Searchable Lemmata: crakou (ME), crakow (MdE).
Alternate Forms: crakow, crakowe, crakowes, crakowis, crakows, crawcows.

    Definitions and Defining Citations:

1(n.) Footwear; extended point of a shoe; a shoe with such an extended point (often referred to as a poulaine). The fashion of wearing elongated points on men's shoes became particularly popular in England through the second half of the fourteenth century. The English name is derived from the supposed place of origin. While the fashion again gained popularity during the second half of the fifteenth century, the word 'crakow' was largely replaced by 'pike' or 'point'.(circa 1367 - circa 1475)
1. Habent etiam sotulares rostratas in unius digiti longitudine quae crakowes vocantur; potius judicantur ungula ... daemonum quam ornamenta hominum. ... Habent etiam cligas ... quas cum corrigiis ligant ad suos paltokkos quæ vocantur harlottes [vr. harlotes], et sicunus harlot servit alteri [MED Eulogium ((Trin-C R.7.2) 3.231) circa 1367]
2. With her hornes, lockis, garlondis of gold ... with her longe crakowis, and thus the devil bereth hem up upon the piler. [MED Bk.Mother ((Eg 826) 41) ante 1400]
3. [The seed ... of the Cassia fistula is ... of the] gretnesse of a saucestre and shap most lyk þe pyk of a crakow sho [MED in Camd.54 (396) circa 1400]
4. Loke þou blowe mekyl bost, with longe Crakows on þi schos / Jagge þi Clothis in euery cost, & ellis men schul lete þee but a goos Drama, Poetic. [MED Castle Persev. ((Folg V.a.354) 1062-3) ante 1450]
5. A man longynge to þe bischop of Excestre was compellede to eite the crawcows and leder of his schoone. Historic. [MED Higd.(2) Ctn. ((Hrl 2261) 467) ante 1475]
c.f.: pike, poulaine
ME; Toponym.
Sex: Male    Use: Secular    Ceremonial: No
Body Parts: Foot.

    Etymological Evidence:

Definite, From Kraków, Poland, from whence it was thought the fourteenth-century fashion originated (commonly attributed to the courtiers of Anne of Bohemia, wife of Richard II, but the usage predates Anne's marriage to Richard in 1382).
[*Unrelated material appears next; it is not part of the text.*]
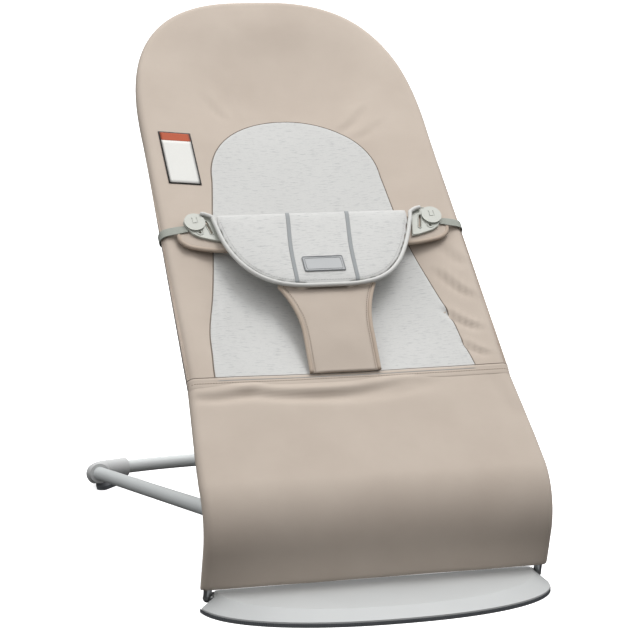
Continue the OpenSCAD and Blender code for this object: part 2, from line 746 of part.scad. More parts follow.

The earliest known attestation in Britain is from the Eulogium Historiarum sive Temporis, Cambridge, Trinity College R.7.2, (740), Thomas of Malmesbury?, c. 1367, ed. F. C. Haydon, 3 vols. RS 9 (1858-63), vol. 3, p. 231.
WF: Borrowed into the British Isles
Etym Cog:
References:

    Archaeological Evidence:

Greew and de Neergaard (1988) 115-119.